PROBLEM REQUIREMENTS: Retype word for word the lines lying between the line containing "The three.js and Blender code for this object" and the line containing "bpy.context.scene.camera = camera", together with those two lines themselves, and nothing besides.

INPUT ROWS:
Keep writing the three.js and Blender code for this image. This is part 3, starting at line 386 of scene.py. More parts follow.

--

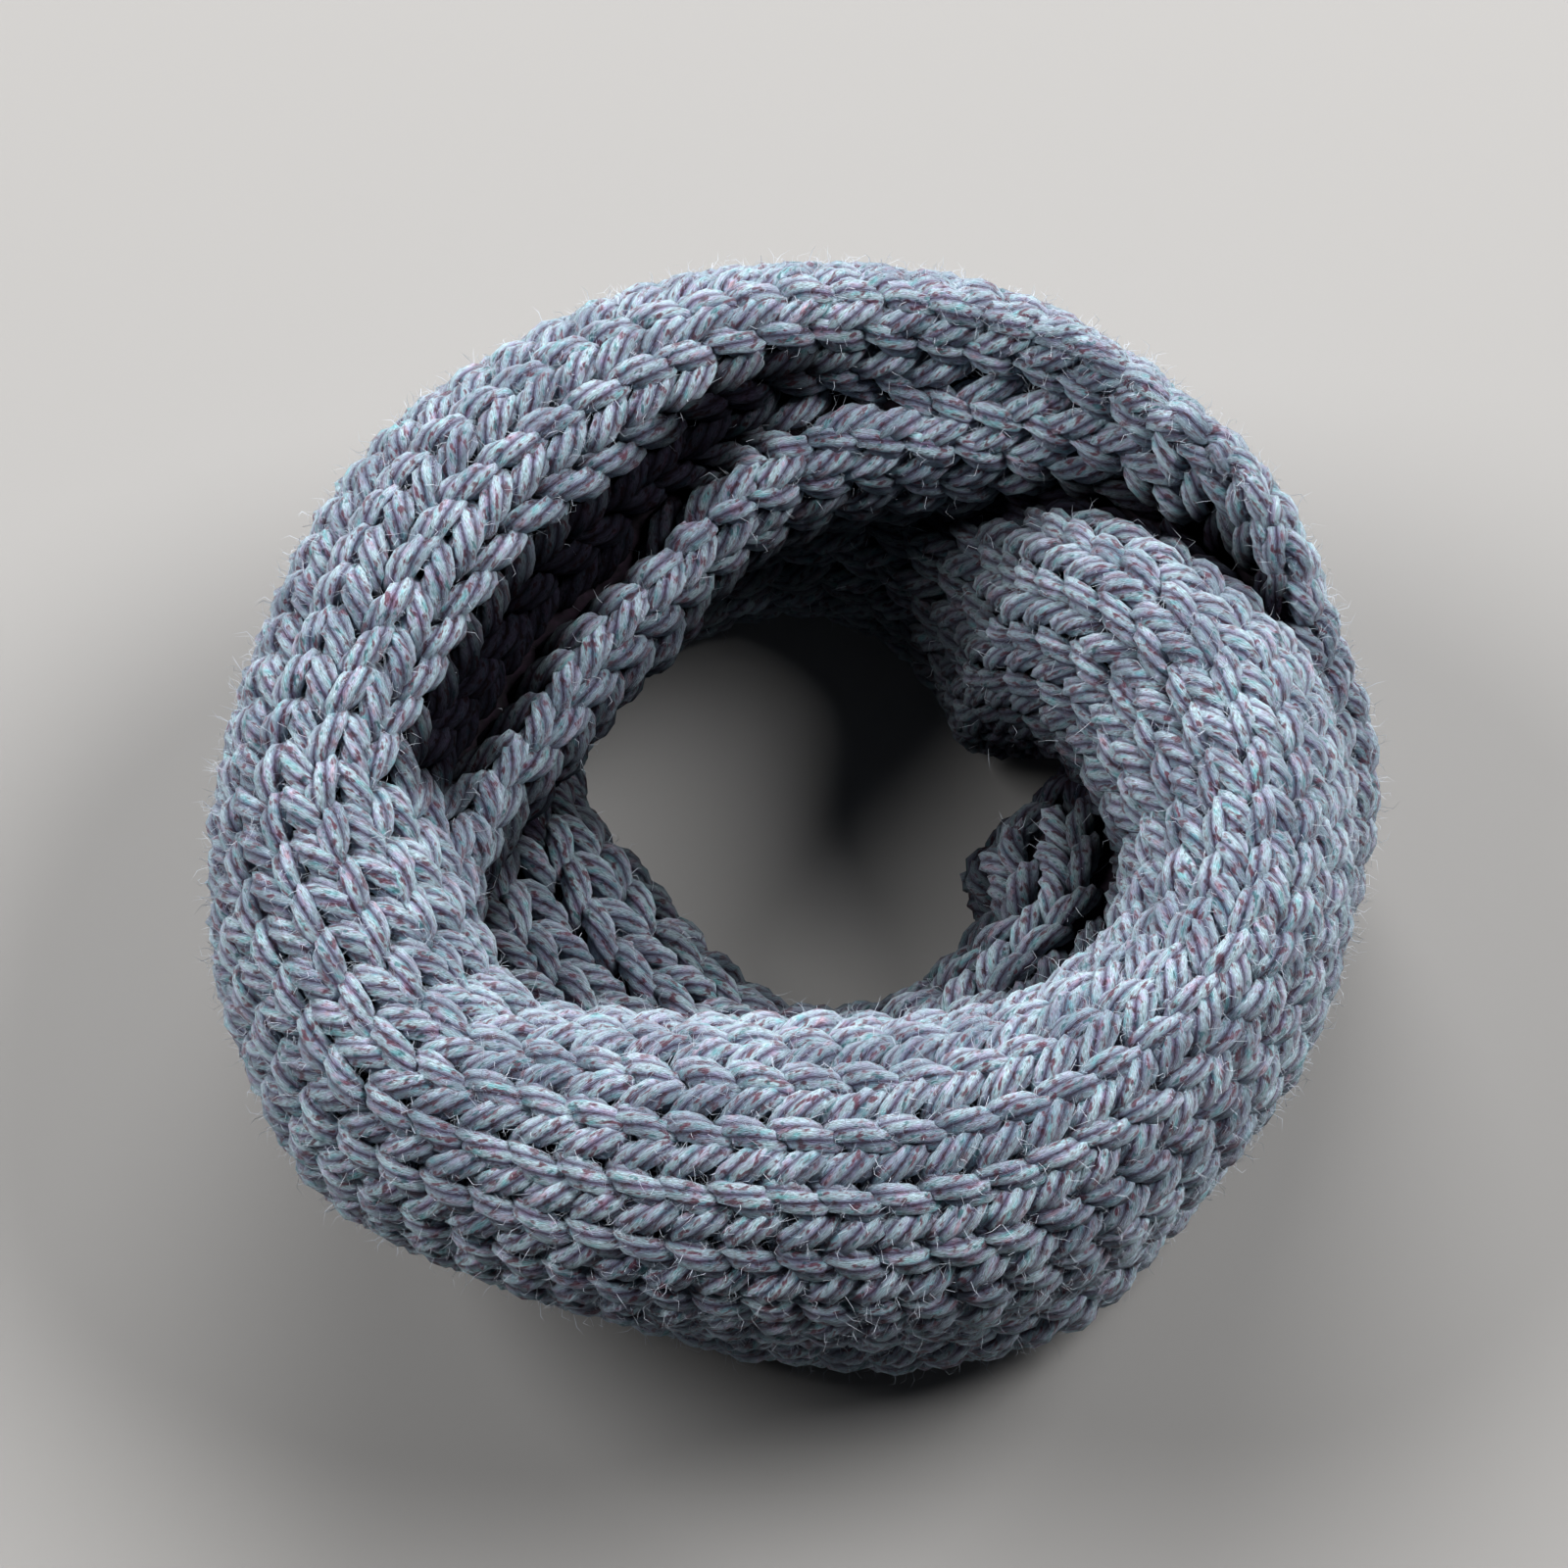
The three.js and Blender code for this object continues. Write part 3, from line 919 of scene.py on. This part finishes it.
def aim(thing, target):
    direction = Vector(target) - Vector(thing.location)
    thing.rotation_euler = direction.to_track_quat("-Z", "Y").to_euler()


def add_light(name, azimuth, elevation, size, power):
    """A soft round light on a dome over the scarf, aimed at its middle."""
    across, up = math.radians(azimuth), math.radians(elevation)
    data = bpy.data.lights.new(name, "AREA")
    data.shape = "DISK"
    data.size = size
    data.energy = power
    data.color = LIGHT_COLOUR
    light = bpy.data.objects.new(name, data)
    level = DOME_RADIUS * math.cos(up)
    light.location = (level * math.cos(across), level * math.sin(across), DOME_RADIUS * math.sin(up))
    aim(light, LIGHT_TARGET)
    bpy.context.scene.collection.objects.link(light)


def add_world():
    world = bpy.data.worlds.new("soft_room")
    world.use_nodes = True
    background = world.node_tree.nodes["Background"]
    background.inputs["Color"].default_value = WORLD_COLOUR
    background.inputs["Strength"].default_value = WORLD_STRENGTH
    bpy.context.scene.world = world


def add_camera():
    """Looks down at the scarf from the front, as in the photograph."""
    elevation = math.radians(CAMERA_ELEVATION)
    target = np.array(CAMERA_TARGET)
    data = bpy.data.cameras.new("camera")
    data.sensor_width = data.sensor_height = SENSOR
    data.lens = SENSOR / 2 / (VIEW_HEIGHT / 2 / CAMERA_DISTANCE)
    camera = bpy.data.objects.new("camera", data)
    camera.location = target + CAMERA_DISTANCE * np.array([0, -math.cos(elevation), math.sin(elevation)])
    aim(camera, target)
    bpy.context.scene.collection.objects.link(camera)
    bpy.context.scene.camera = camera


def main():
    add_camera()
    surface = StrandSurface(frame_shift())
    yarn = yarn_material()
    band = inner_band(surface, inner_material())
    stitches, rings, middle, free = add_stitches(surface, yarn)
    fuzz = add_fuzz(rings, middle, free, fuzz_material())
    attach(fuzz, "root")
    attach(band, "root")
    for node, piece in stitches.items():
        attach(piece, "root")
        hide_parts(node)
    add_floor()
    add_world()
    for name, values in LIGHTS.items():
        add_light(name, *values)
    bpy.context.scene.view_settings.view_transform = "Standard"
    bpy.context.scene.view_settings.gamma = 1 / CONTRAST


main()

...

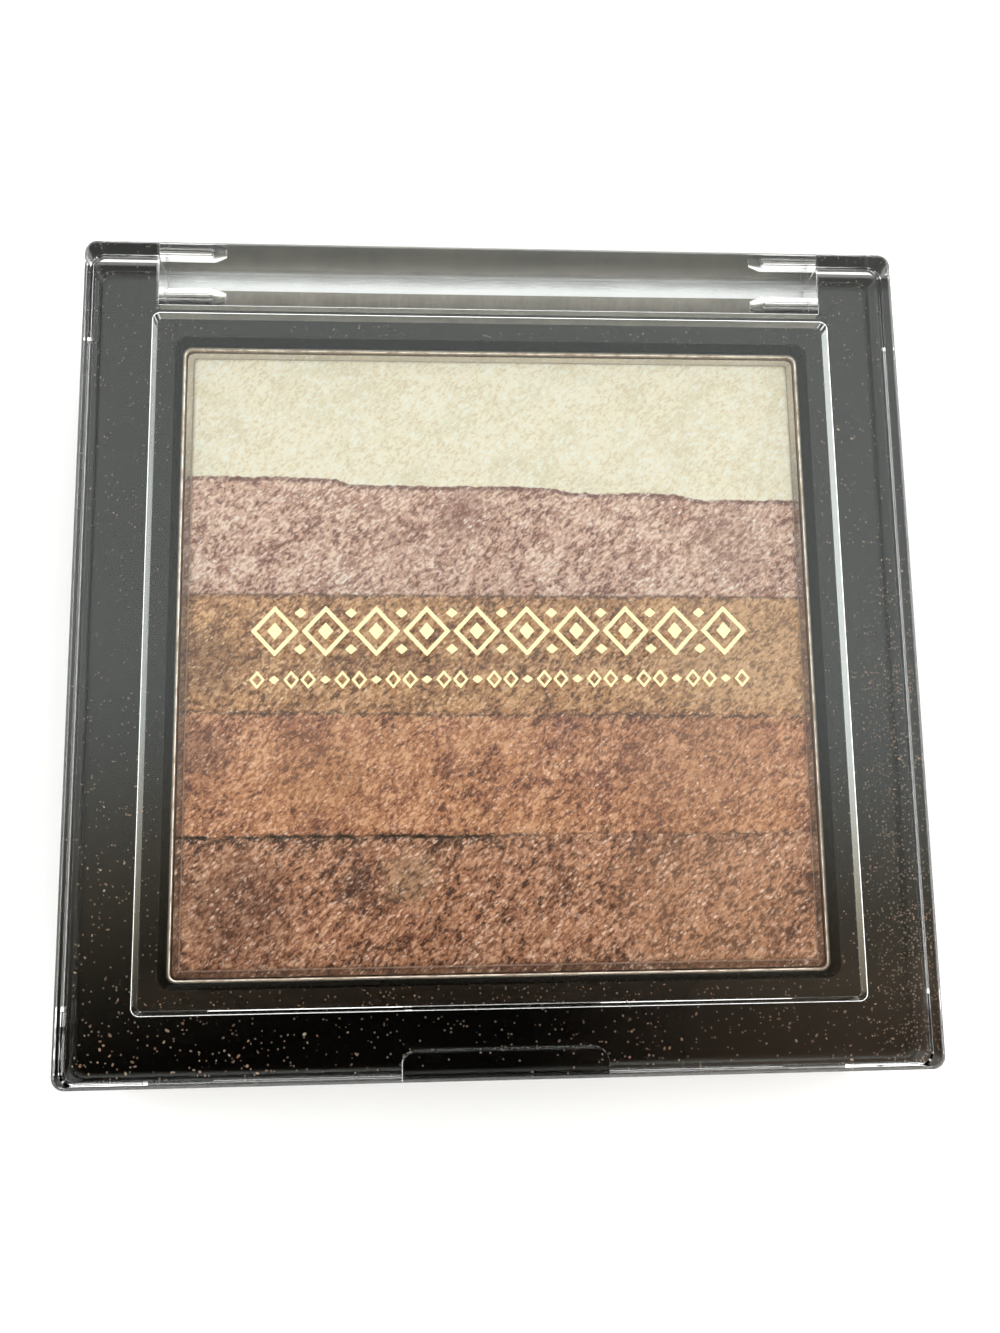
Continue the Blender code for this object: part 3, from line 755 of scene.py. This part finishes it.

SOLVED PROBLEM:
The three.js and Blender code for this object continues. Write part 3, from line 919 of scene.py on. This part finishes it.
def aim(thing, target):
    direction = Vector(target) - Vector(thing.location)
    thing.rotation_euler = direction.to_track_quat("-Z", "Y").to_euler()


def add_light(name, azimuth, elevation, size, power):
    """A soft round light on a dome over the scarf, aimed at its middle."""
    across, up = math.radians(azimuth), math.radians(elevation)
    data = bpy.data.lights.new(name, "AREA")
    data.shape = "DISK"
    data.size = size
    data.energy = power
    data.color = LIGHT_COLOUR
    light = bpy.data.objects.new(name, data)
    level = DOME_RADIUS * math.cos(up)
    light.location = (level * math.cos(across), level * math.sin(across), DOME_RADIUS * math.sin(up))
    aim(light, LIGHT_TARGET)
    bpy.context.scene.collection.objects.link(light)


def add_world():
    world = bpy.data.worlds.new("soft_room")
    world.use_nodes = True
    background = world.node_tree.nodes["Background"]
    background.inputs["Color"].default_value = WORLD_COLOUR
    background.inputs["Strength"].default_value = WORLD_STRENGTH
    bpy.context.scene.world = world


def add_camera():
    """Looks down at the scarf from the front, as in the photograph."""
    elevation = math.radians(CAMERA_ELEVATION)
    target = np.array(CAMERA_TARGET)
    data = bpy.data.cameras.new("camera")
    data.sensor_width = data.sensor_height = SENSOR
    data.lens = SENSOR / 2 / (VIEW_HEIGHT / 2 / CAMERA_DISTANCE)
    camera = bpy.data.objects.new("camera", data)
    camera.location = target + CAMERA_DISTANCE * np.array([0, -math.cos(elevation), math.sin(elevation)])
    aim(camera, target)
    bpy.context.scene.collection.objects.link(camera)
    bpy.context.scene.camera = camera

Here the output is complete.